# Supplied data start
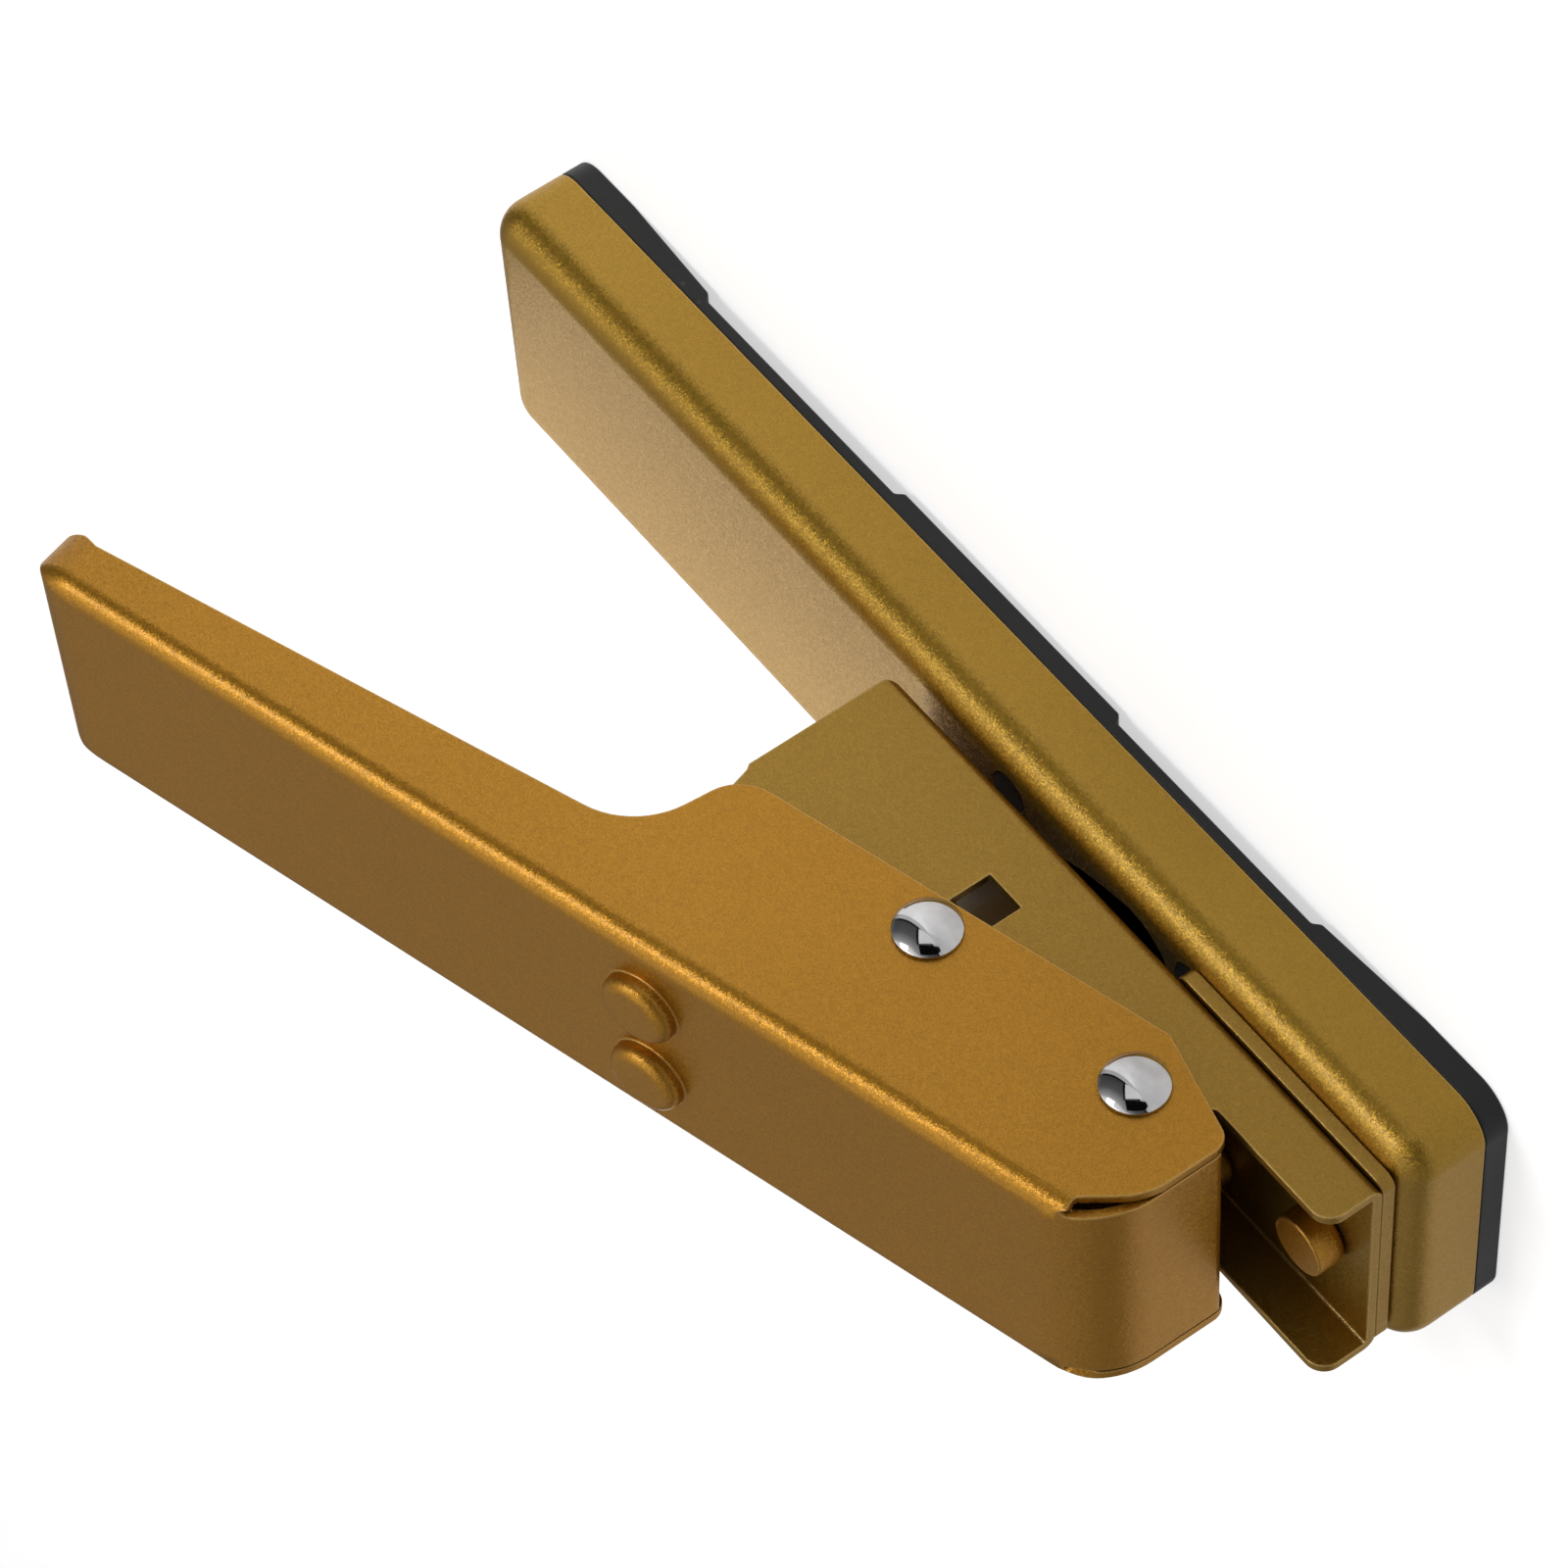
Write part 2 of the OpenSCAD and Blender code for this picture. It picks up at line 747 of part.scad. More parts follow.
// Sleeve that keeps the frame walls apart at the pivot
module pivot_sleeve() {
  color([0.6, 0.6, 0.6]) at_pivot() {
    tube(sleeve_d / 2, shank_d / 2 + rivet_fit, frame_inner_half - face_fit);
  }
}

// Rivet that the handle drives the punch with
module drive_post() {
  color([0.72, 0.72, 0.74]) at_drive() rivet_post();
}

// Cap on the far end of the drive rivet
module drive_cap() {
  color([0.72, 0.72, 0.74]) at_drive() rivet_cap();
}

// Sleeve on the drive rivet, between the ears of the carrier
module drive_sleeve() {
  color([0.6, 0.6, 0.6]) at_drive() {
    tube(sleeve_d / 2, shank_d / 2 + rivet_fit, carrier_inner_half - face_fit);
  }
}

// Bend of the nose tongue, and the angle at which it runs out into the straight nose
nose_centre = [nose_curve_along, web_height - nose_curve_r];
nose_foot = [-nose_reach, (nose_reach + nose_corner_along) * tan(nose_slope) - flange_drop];
nose_angle = atan2(nose_foot.y - nose_centre.y, nose_foot.x - nose_centre.x) + 360
  - acos(nose_curve_r / norm(nose_foot - nose_centre));
nose_bend = nose_centre + nose_curve_r * direction(nose_angle);

// Side view of the handle: sloped nose, curved front, web, rear ear and saddle
function handle_outline() =
  let (rear_edge = web_height - rear_flange_height)
  concat(
    rounded([
      [handle_rear, rear_edge - ear_drop, 0],
      [handle_rear - ear_end, rear_edge - ear_drop, ear_r],
      [handle_rear - ear_start, rear_edge, ear_r],
      [saddle_along + saddle_lean, saddle_rise, saddle_inner_r],
      [saddle_along, -flange_drop, saddle_outer_r],
      [nose_corner_along, -flange_drop, flange_corner_r],
      [nose_foot.x, nose_foot.y, nose_corner_r],
      [(nose_foot.x + nose_bend.x) / 2, (nose_foot.y + nose_bend.y) / 2, 0]
    ]),
    arc(nose_centre, nose_curve_r, nose_angle, 90),
    corner([0, web_height], [handle_rear, web_height], [handle_rear, rear_edge], rear_fold_r)
  );

// Side view of the space inside the handle
function handle_inside() =
  let (
    inner_web = web_height - handle_sheet,
    inner_rear = handle_rear - handle_sheet,
    inner_nose = handle_sheet - nose_reach,
    inner_foot = nose_foot - handle_sheet * direction(nose_angle)
  )
  concat(
    arc(nose_centre, nose_curve_r - handle_sheet, nose_angle, 90),
    corner([0, inner_web], [inner_rear, inner_web], [inner_rear, 0], rear_fold_r - handle_sheet),
    [
      [inner_rear, -flange_drop - overrun],
      [inner_nose, -flange_drop - overrun],
      [inner_nose, inner_foot.y + (inner_nose - inner_foot.x) * tan(nose_angle - 90)]
    ]
  );

// Block that rounds the folds and the rear corners; it runs on past the nose
module handle_block(inset) {
  length = 2 * (handle_rear - inset);
  translate([0, 0, web_height - inset]) {
    drawn_block(
      length, 2 * (handle_half - inset), web_height + 2 * flange_drop,
      handle_corner_r - inset, handle_fold_r - inset
    );
  }
}

// Slits between the nose tongue and the flanges, with a round relief at the fold
module nose_slits() {
  middle_y = handle_inner_half - slit_width / 2;
  for (side = [-1, 1]) {
    translate([-slit_start - nose_reach, side * middle_y - slit_width / 2, -flange_drop]) {
      cube([nose_reach, slit_width, web_height + flange_drop + overrun]);
    }
    translate([-slit_start, side * (handle_inner_half - slit_width), web_height / 2]) {
      cylinder(r = relief_r, h = web_height);
    }
  }
}

// Space in front of the near flange, which stops short of the nose tongue
module flange_setback() {
  front = -nose_reach - overrun;
  top = web_height + overrun;
  turn = [-setback_along, web_height - setback_depth];
  width = 2 * handle_half;
  translate([0, -(handle_inner_half - slit_width + width / 2), 0]) across(width) {
    polygon(rounded([
      [-slit_start, top, 0],
      [-slit_start, web_height - setback_start, 0],
      [turn.x, turn.y, setback_r],
      [turn.x - setback_run.x, turn.y - setback_run.y, 0],
      [front, turn.y - setback_run.y, 0],
      [front, top, 0]
    ]));
  }
}

// Drawn dimple with a round upper edge, its foot at zero
module dimple() {
  rotate_extrude() {
    square([dimple_d / 2 - dimple_edge_r, dimple_height]);
    square([dimple_d / 2, dimple_height - dimple_edge_r]);
    translate([dimple_d / 2 - dimple_edge_r, dimple_height - dimple_edge_r]) circle(dimple_edge_r);
  }
}

module dimple_places() {
  for (side = [-1, 1]) {
    translate([dimple_along, side * dimple_spacing / 2, web_height]) children();
  }
}

// Pressed handle: a channel with a drawn rear end, a saddle in its flanges and a tongue over the nose
module handle() {
  color([0.63, 0.45, 0.16]) handle_space() difference() {
    union() {
      intersection() {
        across(2 * handle_half) polygon(handle_outline());
        handle_block(0);
      }
      dimple_places() dimple();
    }
    intersection() {
      across(2 * handle_inner_half) polygon(handle_inside());
      handle_block(handle_sheet);
    }
    dimple_places() translate([0, 0, -handle_sheet - overrun]) {
      cylinder(d = dimple_d - 2 * dimple_wall, h = dimple_height + overrun);
    }
    nose_slits();
    flange_setback();
    bar(shank_d / 2 + rivet_fit, handle_half + overrun);
    translate([drive_along, 0, -drive_below]) bar(shank_d / 2 + rivet_fit, handle_half + overrun);
  }
}

// Return spring: the wire winds up from its boss and leans forward into its dimple
spring_coil_r = spring_d / 2 - wire_d / 2;
spring_top_along = dimple_along;
dimple_roof = web_height - handle_sheet + dimple_height;
spring_top_rise = dimple_roof - spring_gap - spring_d / 2 * sin(open_angle) - wire_d / 2;
spring_top = [
  pivot_x + spring_top_along * cos(open_angle) - spring_top_rise * sin(open_angle),
  pivot_z + spring_top_along * sin(open_angle) + spring_top_rise * cos(open_angle)
];
spring_low_z = floor_z + wire_d / 2;
function spring_point(turns) =
  let (share = turns / spring_turns)
  [
    spring_seat_x + (spring_top.x - spring_seat_x) * share + spring_coil_r * cos(360 * turns),
    spring_coil_r * sin(360 * turns),
    spring_low_z + (spring_top.y - spring_low_z) * share
  ];
ring_count = spring_turns * rings_per_turn;
function spring_ring(i) =
  let (
    turns = i / rings_per_turn,
    outward = [cos(360 * turns), sin(360 * turns), 0],
    heading = unit(spring_point(turns + 1 / rings_per_turn) - spring_point(turns - 1 / rings_per_turn)),
    upward = unit(cross(heading, outward))
  )
  [for (k = [0:wire_sides - 1])
    let (angle = 360 * k / wire_sides)
    spring_point(turns) + wire_d / 2 * (cos(angle) * outward + sin(angle) * upward)];

module spring() {
  points = [for (i = [0:ring_count]) each spring_ring(i)];
  last = ring_count * wire_sides;
  sides = [for (i = [0:ring_count - 1], k = [0:wire_sides - 1])
    let (here = i * wire_sides, next = (k + 1) % wire_sides)
    each [
      [here + k, here + wire_sides + k, here + wire_sides + next],
      [here + k, here + wire_sides + next, here + next]
    ]];
  low_end = [for (k = [1:wire_sides - 2]) [0, k, k + 1]];
  high_end = [for (k = [1:wire_sides - 2]) [last, last + k + 1, last + k]];
  polyhedron(points, concat(sides, low_end, high_end));
}

// Least gap between one turn of the spring and the next, measured on points
spring_gaps = [for (i = [0:ring_count - rings_per_turn], j = [-1, 0, 1])
  let (above = i + rings_per_turn + j)
  if (above <= ring_count)
    norm(spring_point(above / rings_per_turn) - spring_point(i / rings_per_turn)) - wire_d];
echo(spring_least_gap = min(spring_gaps));

// Spring on the near side
module spring_near() {
  color([0.66, 0.67, 0.68]) translate([0, -dimple_spacing / 2, 0]) spring();
}

// Spring on the other side
module spring_far() {
  color([0.66, 0.67, 0.68]) translate([0, dimple_spacing / 2, 0]) spring();
}

echo(stroke = stroke, closing_angle = closing_angle, pick_length = pick_length, drive = [drive_x, drive_z]);

base_tray();
base_cover();
throat_plate();
frame();
nose_rivet();
frame_rivets();
die_plate();
die_screws();
punch();
punch_carrier();
carrier_rivets();
pivot_post();
pivot_cap();
pivot_sleeve();
handle();
drive_post();
drive_cap();
drive_sleeve();
spring_near();
spring_far();
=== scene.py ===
"""Looks of the pick punch: gold pressed steel on a black moulded cover, with chrome rivets."""

import logging
import math
from collections.abc import Callable, Iterator, Sequence
from contextlib import contextmanager
from dataclasses import dataclass, field
from enum import Enum
from functools import cached_property

import bmesh
import bpy
from mathutils import Matrix, Quaternion, Vector


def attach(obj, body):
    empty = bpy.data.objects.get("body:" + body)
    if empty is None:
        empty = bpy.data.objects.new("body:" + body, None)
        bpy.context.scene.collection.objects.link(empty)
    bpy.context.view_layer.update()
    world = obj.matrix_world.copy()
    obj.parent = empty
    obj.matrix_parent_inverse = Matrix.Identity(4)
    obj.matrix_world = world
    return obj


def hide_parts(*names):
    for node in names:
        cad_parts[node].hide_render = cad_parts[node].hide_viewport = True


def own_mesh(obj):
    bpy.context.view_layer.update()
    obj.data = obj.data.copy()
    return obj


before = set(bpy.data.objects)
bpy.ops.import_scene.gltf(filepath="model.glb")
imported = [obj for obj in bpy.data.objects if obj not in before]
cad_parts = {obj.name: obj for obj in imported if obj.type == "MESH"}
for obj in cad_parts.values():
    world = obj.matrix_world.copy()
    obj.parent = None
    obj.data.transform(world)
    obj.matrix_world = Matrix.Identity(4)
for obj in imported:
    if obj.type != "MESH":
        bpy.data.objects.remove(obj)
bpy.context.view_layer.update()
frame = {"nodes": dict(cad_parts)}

log = logging.getLogger("pick_punch")

Flat = tuple[float, float]
Place = tuple[float, float, float]
Piece = bpy.types.Object
Socket = bpy.types.NodeSocket
Test = Callable[[Vector, Vector], bool]

MILLIMETRE = 0.001
FAR = 60.0  # beyond every side of a piece
HAIR = 0.01  # how exactly a face or edge lies in its plane
UP = Vector((0, 0, 1))


# Bench: selecting and shaping


class Part(Enum):
    """What an operator in edit mode works on."""

    EDGE = "EDGE"
    FACE = "FACE"


class Cut(Enum):
    """How two solids are combined."""

    JOIN = "UNION"
    REMOVE = "DIFFERENCE"
    KEEP_SHARED = "INTERSECT"


class Axis(Enum):
    """Directions that a plate or bar is made along."""

    ACROSS = "Y"
    UP = "Z"


def only(piece: Piece) -> None:
    """Selects one piece alone and makes it active."""
    bpy.ops.object.select_all(action="DESELECT")
    piece.select_set(True)
    bpy.context.view_layer.objects.active = piece


@contextmanager
def editing(piece: Piece) -> Iterator[None]:
    """Edit mode on one piece, starting with nothing selected.

    Args:
        piece: the piece to edit.
    """
    only(piece)
    bpy.ops.object.mode_set(mode="EDIT")
    bpy.ops.mesh.select_all(action="DESELECT")
    yield
    bpy.ops.object.mode_set(mode="OBJECT")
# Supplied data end
What is being asked. Transcribe the lines above from the one with "echo(stroke = stroke, closing_angle" through the one with "obj.matrix_world = world". Include both ends and leave out every other line.

Response to the task.
echo(stroke = stroke, closing_angle = closing_angle, pick_length = pick_length, drive = [drive_x, drive_z]);

base_tray();
base_cover();
throat_plate();
frame();
nose_rivet();
frame_rivets();
die_plate();
die_screws();
punch();
punch_carrier();
carrier_rivets();
pivot_post();
pivot_cap();
pivot_sleeve();
handle();
drive_post();
drive_cap();
drive_sleeve();
spring_near();
spring_far();
=== scene.py ===
"""Looks of the pick punch: gold pressed steel on a black moulded cover, with chrome rivets."""

import logging
import math
from collections.abc import Callable, Iterator, Sequence
from contextlib import contextmanager
from dataclasses import dataclass, field
from enum import Enum
from functools import cached_property

import bmesh
import bpy
from mathutils import Matrix, Quaternion, Vector


def attach(obj, body):
    empty = bpy.data.objects.get("body:" + body)
    if empty is None:
        empty = bpy.data.objects.new("body:" + body, None)
        bpy.context.scene.collection.objects.link(empty)
    bpy.context.view_layer.update()
    world = obj.matrix_world.copy()
    obj.parent = empty
    obj.matrix_parent_inverse = Matrix.Identity(4)
    obj.matrix_world = world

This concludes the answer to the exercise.